PG: That’s exactly what they need to do. They need to build…not just an advertising sales force. I am sure they would say, ‘We got that.’ They need to build an advertising-based culture. Electronic Arts sells oodles of titles via retail. I guarantee you they know how the retail environment works. They know how Walmart does this stuff. They know where to stack them and about end aisle display and merchandising. They know retail inside and out because that’s where they are making all their dough. Well, actually, they need the same kinds of people in their organizations who know at the same level about advertising – if they care. If they don’t care, who [cares], right? If not, then don’t talk about advertising. Don’t say, “We’re serious about it.”

CZ: What else needs to be done?

PG: Advertising inside video games has not proven itself to be a better choice with all the other freaking choices out there. Until they actually address it from a research standpoint to prove to the industry that it is a more effective platform than other choices, it’s not really going to go anywhere. The second area is creative. A lot of them have some good in-game integration. It’s cute. But that creative canvass is still rudimentary for big brands that expect “lick the screen” creative opportunities. Opportunities that exist in gaming are [B.S.]. They are background images. Until they create an environment that makes for an optimal advertising experience – and prove that it works – it’s never going to pay off when I think it could easily pay off.

CZ: What would you compare in-game advertising to in the traditional marketing world?

PG: I think we can compare it to other types of digital advertising. And I think we can compare it to other types of entertainment and print advertising. Let me throw out this possibility. Can advertising in a game have as much attraction and efficacy as theater advertising?

CZ: I think it could.

PG: So do I. You have someone coming in and expecting a two-hour entertainment experience. They are definitely not sitting down to watch 15 minutes of Seinfeld on the DVR. It’s a mindset where they are sitting down to get transported. That’s the same kind of mindset with console games.

CZ: Since it’s so much more interactive than watching a movie, though, does that make the ad impression more or less powerful?

PG: Well that’s where the research needs to come in. My contention is that it should be more powerful, more memorable. It should drive better purchase intent. But until we measure at scale and tell that story, it’s unknown – while the audience gets bigger. It’s like the universe has gotten bigger for the opportunity. And we haven’t done anything to make the advertising more attractive than where we were 12 years ago.

CZ:What about a more common comparison in terms of ad platforms?

PG: I’m going to use Zynga as my [platform] example again because it’s the poster child for this conversation. There’s freaking thousands of [ads] being rolled out every day, being consumed during these sort of snackable times. I would compare that to other types of short-form advertising. I would compare it to print.

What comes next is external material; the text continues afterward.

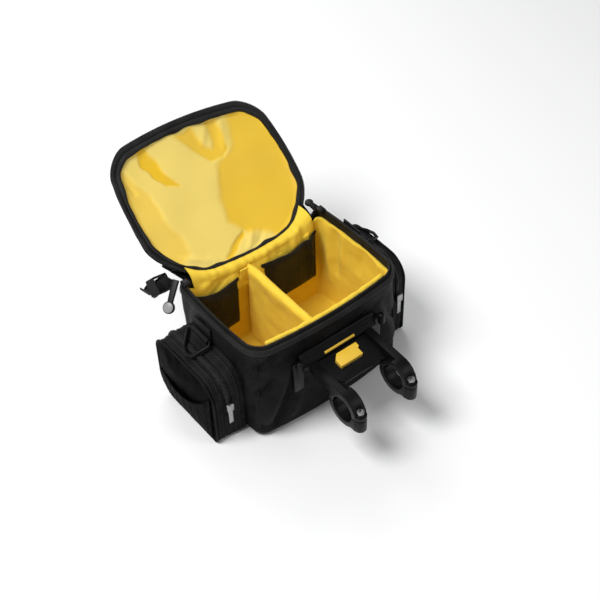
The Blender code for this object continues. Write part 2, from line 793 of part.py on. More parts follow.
def pocket_point(pocket, share, y, z):
    """A point of the pocket's gusset, share of the way from the wall to the outer panel."""
    wall = seat_x(y, z)
    return Vector((pocket.side * (wall + (pocket.outer_x - wall) * share), y, z))


def pocket_ring(pocket, share, spread=0.0):
    ring = [pocket_point(pocket, share, y, z) for y, z in pocket_edge(pocket, share, spread)]
    return ring if pocket.side > 0 else list(reversed(ring))


def panel_ring(pocket, scale):
    """The outer panel, crowned a little towards its middle."""
    edge = pocket_edge(pocket, 1.0)
    centre_y = (pocket.rear + POCKET_REAR_DRAFT + pocket.front) / 2
    centre_z = pocket.outer_top / 2
    x = pocket.side * (pocket.outer_x + POCKET_PANEL_CROWN * (1 - scale ** 2))
    ring = []
    for y, z in edge:
        ring.append(Vector((x, centre_y + (y - centre_y) * scale, centre_z + (z - centre_z) * scale)))
    return ring if pocket.side > 0 else list(reversed(ring))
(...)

Anecdotally, I think everyone would tell you in the pick up line for school that moms no longer sit there and flip through magazines. They are on their phones and playing games. Right there, they are taken away from the print exposures.

CZ: What should the in-game advertising look like?

PG: That’s the creative canvas part I was talking about. Right now, it’s not strong enough. You certainly can’t compare an ad in Vogue that a mom may be looking at in a school pick up line to a banner ad that’s on Words With Friends. And I don’t think creatively the two will ever be on par, but there’s got to be a way that the one in the game can be similarly impactful. And it’s going to have to be the interactivity of the ad because the screen and the visual impact aren’t going to compare to a full-size Vogue ad. But if the eyeballs are moving from Vogue to the smart phone, it’s got to be addressed. And I don’t think it’s being addressed, which is pissing me off.